Nikon cans DL cameras, announces big loss

Nikon Corporation has cancelled its DL series of premium compact cameras, the DL18-50 f1.8-2.8, DL24-85 f1.8-2.8, and DL24-500 f2.8-5.6, and announced an extraordinary loss of $342 million (30 billion yen) for the nine months to December 2016.

Nikon has cancelled its DL premium compact range, citing concerns about low profitability and a slowing market.

The DL series was to be launched in June last year. ‘However, with the identification of issues with the integrated circuit for image processing, release of the three cameras was delayed indeterminately,’ the press announcement stated.
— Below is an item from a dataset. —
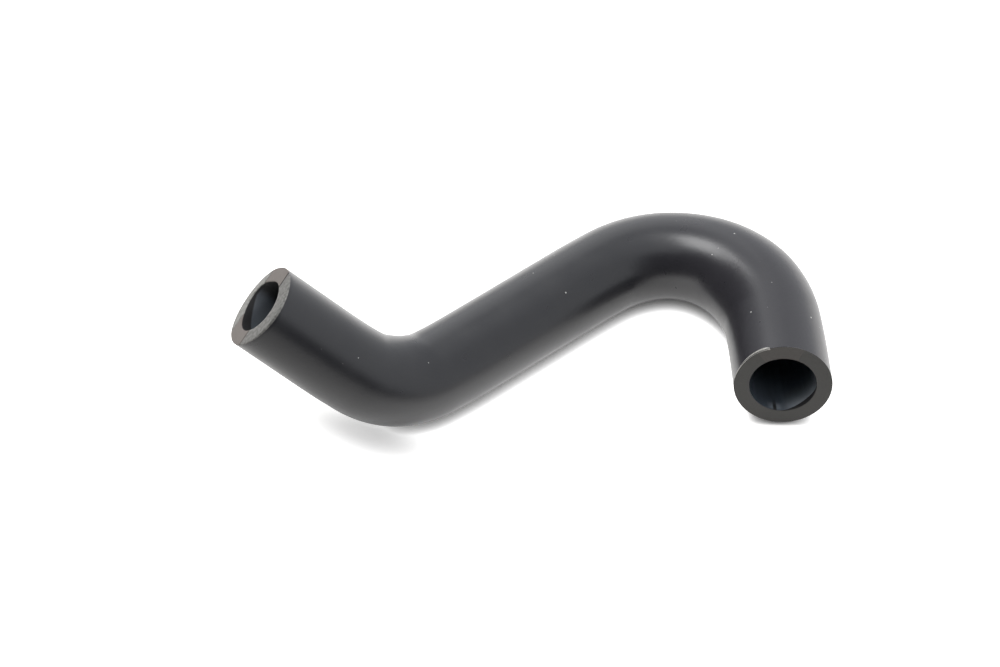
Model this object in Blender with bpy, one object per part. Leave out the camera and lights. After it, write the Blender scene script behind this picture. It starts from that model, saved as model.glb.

‘Since then, everyone involved has worked very hard to develop products with which our customers will be satisfied. However, it has been decided that sales of the DL series will be cancelled due to concerns regarding their profitability considering the increase in development costs, and the drop in the number of expected sales due to the slow-down of the market.’

(The reference to the ‘slow-down on the market’ is challengable. Premium, 4K-capable fixed lens cameras such as the Sony RX series are if anything a bright spot in an otherwise depressed compact market. In its annual report, Canon mentioned its G-series as good sellers in 2016.) 

‘We sincerely apologise to all those affected by this decision, especially those customers who waited so long for the cameras to be released, retailers and others whose business will be affected, for the inconvenience this decision may cause.’

The three cameras used a 1-inch  (12.8×9.6mm) image sensor also used in the Nikon 1 series. 

While the DL cameras have been cancelled, the news is also bad for the KeyMission line of action cameras which Nikon launched in 2016, with the company referring to substantially slower sales than predicted in its financial report. 

For the first three quarters, sales of Nikon cameras and lenses are down 23 percent while operating income is down 9.4 percent compared to April-Dec 2015.

Nikon has been running a voluntary redundancy program to ultimately reduce costs. However, expenses related to this program will create another extraordinary loss of around $190 million for the final quarter of Nikon’s financial year.